With three nominations for Best Actor under his belt, another for Supporting Actor, by 1975 Nicholson was at the top of his game and the top of the film industry. Cast as the rebellious McMurphy in the film based on Ken Kesey’s galvanizing novel about a group of men metaphorically castrated by a vicious Nurse, he found the role of his career. Challenging the stifling authority of Nurse Ratched, he becomes a hero to the men, a symbol of hope, not realizing she has the power to extend his time with her. They become locked in a dark embrace, neither one giving in until McMurphy breaks after watching her destroy one of the men he likes best. Nicholson was simply breathtaking in the film, a man somehow separated from the others by his sheer belief he was free. The final moments in the film will break your heart as McMurphy’s best friend, the Chief, does indeed set him free. Nicholson won one of five Academy Awards the film won, but his was the most deserved, and popular. He has been great since, but never better.

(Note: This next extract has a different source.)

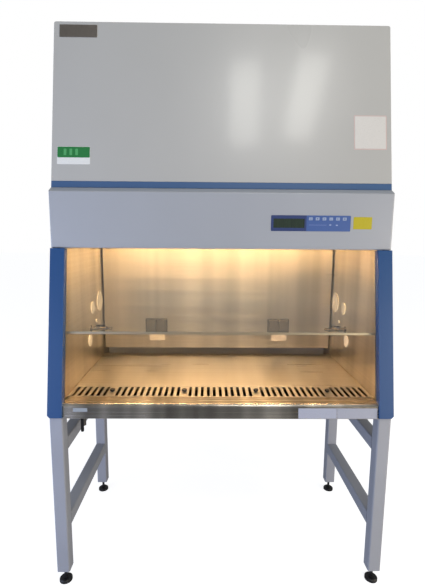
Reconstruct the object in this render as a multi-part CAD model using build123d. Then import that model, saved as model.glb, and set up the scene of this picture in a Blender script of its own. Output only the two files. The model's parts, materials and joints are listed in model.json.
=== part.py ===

Winning her second Academy Award in three years, her first for Best Actress, announced Streep as this generation’s finest actress. Her performance as doomed death camp survivor Sophie is still the greatest female performance on film. In the 37 years since the film was released only Holly Hunter in The Piano (1993) has come close to accomplishing what Streep did. Her performance in the film is shattering, especially the infamous, harrowing choice sequence in which she falls apart before our eyes. Streep mastered both German and Polish for the film and then learned to speak English with broken accents from each language. But her work went far deeper in the film, attaching itself to ones soul. In flashbacks we see her horror at what is happening in Germany, though in the scenes after the war she lies repeatedly to cover her tracks. When she finally tells her story, it unleashes such a portrait of horror, pain and grief on the screen, it is challenging to watch. And once that terrible choice is made, she screams from the depths of her soul a scream as Munch painted, silent, but universally heard. One of the most astounding performances I have ever experienced and once seen, utterly unforgettable.